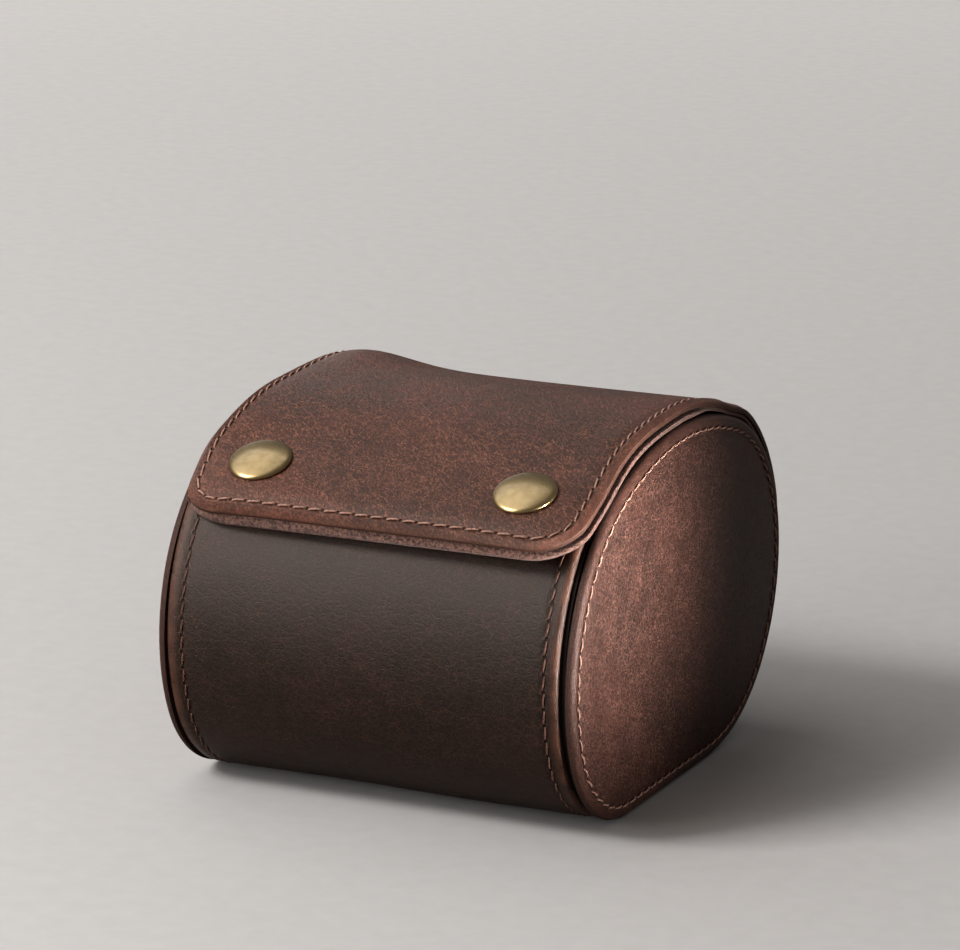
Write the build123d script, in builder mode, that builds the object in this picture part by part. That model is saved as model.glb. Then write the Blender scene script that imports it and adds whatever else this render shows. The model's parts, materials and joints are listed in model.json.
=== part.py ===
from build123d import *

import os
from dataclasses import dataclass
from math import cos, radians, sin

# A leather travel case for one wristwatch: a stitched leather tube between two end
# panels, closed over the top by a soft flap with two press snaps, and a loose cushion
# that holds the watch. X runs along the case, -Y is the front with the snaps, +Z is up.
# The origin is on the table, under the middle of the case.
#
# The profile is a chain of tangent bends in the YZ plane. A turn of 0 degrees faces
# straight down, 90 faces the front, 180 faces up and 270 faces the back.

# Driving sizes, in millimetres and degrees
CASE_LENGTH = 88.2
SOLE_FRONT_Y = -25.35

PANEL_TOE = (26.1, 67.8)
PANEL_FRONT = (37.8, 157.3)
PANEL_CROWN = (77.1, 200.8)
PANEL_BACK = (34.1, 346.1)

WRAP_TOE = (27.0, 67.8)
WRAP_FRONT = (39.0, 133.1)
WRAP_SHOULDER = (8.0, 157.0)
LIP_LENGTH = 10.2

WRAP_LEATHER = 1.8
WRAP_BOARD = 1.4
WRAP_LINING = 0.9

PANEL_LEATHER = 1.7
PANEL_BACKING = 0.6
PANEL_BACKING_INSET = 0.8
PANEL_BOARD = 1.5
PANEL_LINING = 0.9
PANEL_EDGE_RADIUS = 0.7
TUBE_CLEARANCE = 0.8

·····

What you are asked to do:
Your task is to repeat each line of the material exactly.

Result:
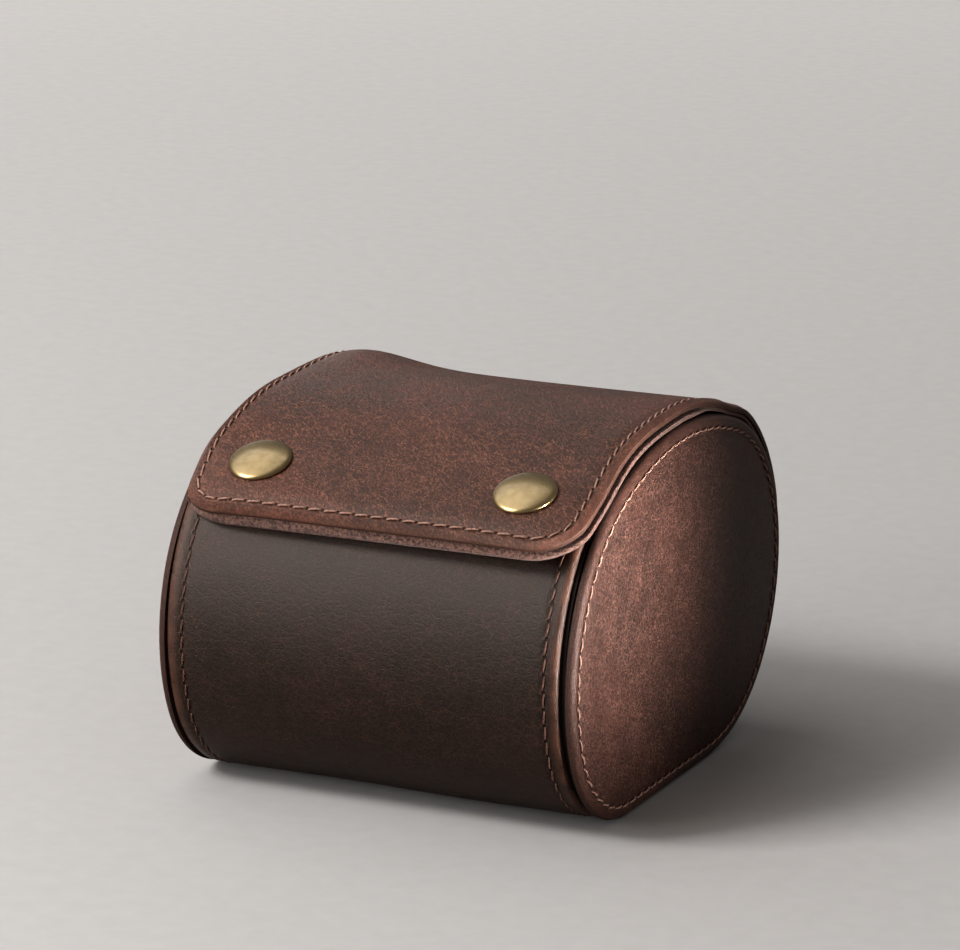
Write the build123d script, in builder mode, that builds the object in this picture part by part. That model is saved as model.glb. Then write the Blender scene script that imports it and adds whatever else this render shows. The model's parts, materials and joints are listed in model.json.
=== part.py ===
from build123d import *

import os
from dataclasses import dataclass
from math import cos, radians, sin

# A leather travel case for one wristwatch: a stitched leather tube between two end
# panels, closed over the top by a soft flap with two press snaps, and a loose cushion
# that holds the watch. X runs along the case, -Y is the front with the snaps, +Z is up.
# The origin is on the table, under the middle of the case.
#
# The profile is a chain of tangent bends in the YZ plane. A turn of 0 degrees faces
# straight down, 90 faces the front, 180 faces up and 270 faces the back.

# Driving sizes, in millimetres and degrees
CASE_LENGTH = 88.2
SOLE_FRONT_Y = -25.35

PANEL_TOE = (26.1, 67.8)
PANEL_FRONT = (37.8, 157.3)
PANEL_CROWN = (77.1, 200.8)
PANEL_BACK = (34.1, 346.1)

WRAP_TOE = (27.0, 67.8)
WRAP_FRONT = (39.0, 133.1)
WRAP_SHOULDER = (8.0, 157.0)
LIP_LENGTH = 10.2

WRAP_LEATHER = 1.8
WRAP_BOARD = 1.4
WRAP_LINING = 0.9

PANEL_LEATHER = 1.7
PANEL_BACKING = 0.6
PANEL_BACKING_INSET = 0.8
PANEL_BOARD = 1.5
PANEL_LINING = 0.9
PANEL_EDGE_RADIUS = 0.7
TUBE_CLEARANCE = 0.8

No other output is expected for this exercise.